Relativamente ao regime do recurso de revisão, prevê o art. 697º, nº 2, do CPC que “o recurso não pode ser interposto se tiverem decorrido mais de cinco anos sobre o trânsito em julgado da decisão, salvo se respeitar a direitos de personalidade, e o prazo para a interposição é de 60 dias, contados:

a) No caso da alínea a) do artigo 696.º, do trânsito em julgado da sentença em que se funda a revisão;
b) No caso das alíneas f) e h) do artigo 696.º, desde que a decisão em que se funda a revisão se tornou definitiva ou transitou em julgado;
c) Nos outros casos, desde que o recorrente obteve o documento ou teve conhecimento do facto que serve de base à revisão.”
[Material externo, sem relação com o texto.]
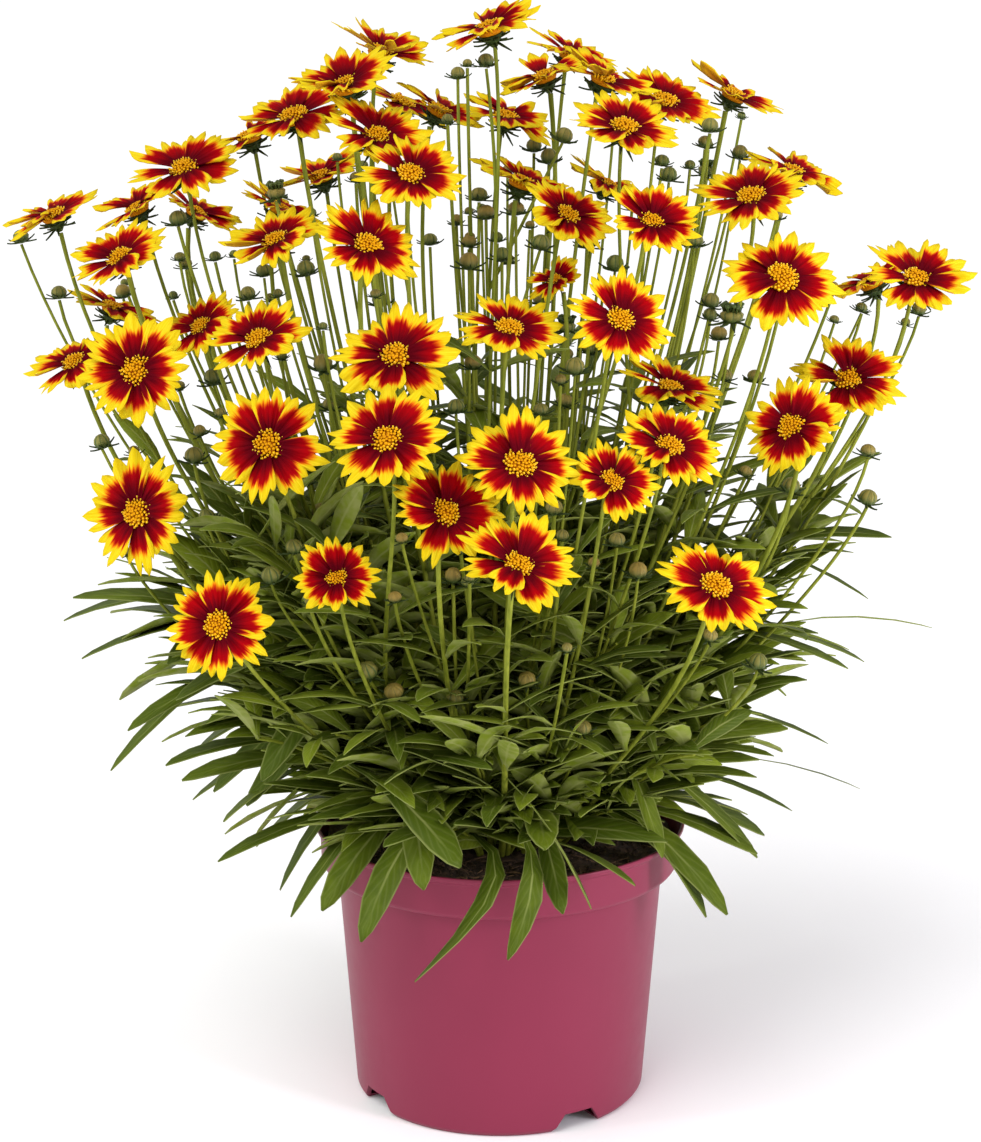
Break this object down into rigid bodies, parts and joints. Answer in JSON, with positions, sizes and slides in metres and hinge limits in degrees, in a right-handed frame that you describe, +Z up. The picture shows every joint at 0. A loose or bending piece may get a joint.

Dos referidos artigos resulta que, ao contrário do entendimento dos Recorrentes, a alegada falta de citação ou nulidade da citação dos mesmos não obsta ao trânsito em julgado da sentença proferida nos autos, constituindo essa falta de citação ou nulidade da mesma, precisamente, um dos fundamentos para a interposição do recurso de revisão (cfr. art. 696º, al. e) do CPC), o qual, como vimos, pressupõe a existência de trânsito em julgado.

Por outro lado, resulta também do citado art. 697º nº 2 do C.P.C. a existência de dois prazos de caducidade para a interposição do recurso de revisão, salvo se respeitar a direitos de personalidade: a) o prazo máximo de cinco anos sobre a data do trânsito em julgado da decisão a rever; e, sem prejuízo deste prazo, b) o prazo de 60 dias contados, no caso do fundamento previsto na al. c) do art. 696º do C.P.C., desde que o recorrente obteve o documento que serve de base à revisão.

No presente caso, a sentença a rever transitou em julgado no ano de 2012, pelo que, à data em que foi suscitado o incidente em apreço (11.02.2021), mostrava-se integralmente decorrido o referido prazo legal de cinco anos de caducidade.

Deste modo, é aqui inviável lançar mão do recurso de revisão, atenta a ocorrência da caducidade para a interposição do mesmo.

Assim sendo, bem entendeu o tribunal a quo ao considerar que não se justifica a convolação do requerimento em que suscitaram as nulidades em recurso de revisão, porquanto o direito dos Requerentes à revisão da sentença caducou."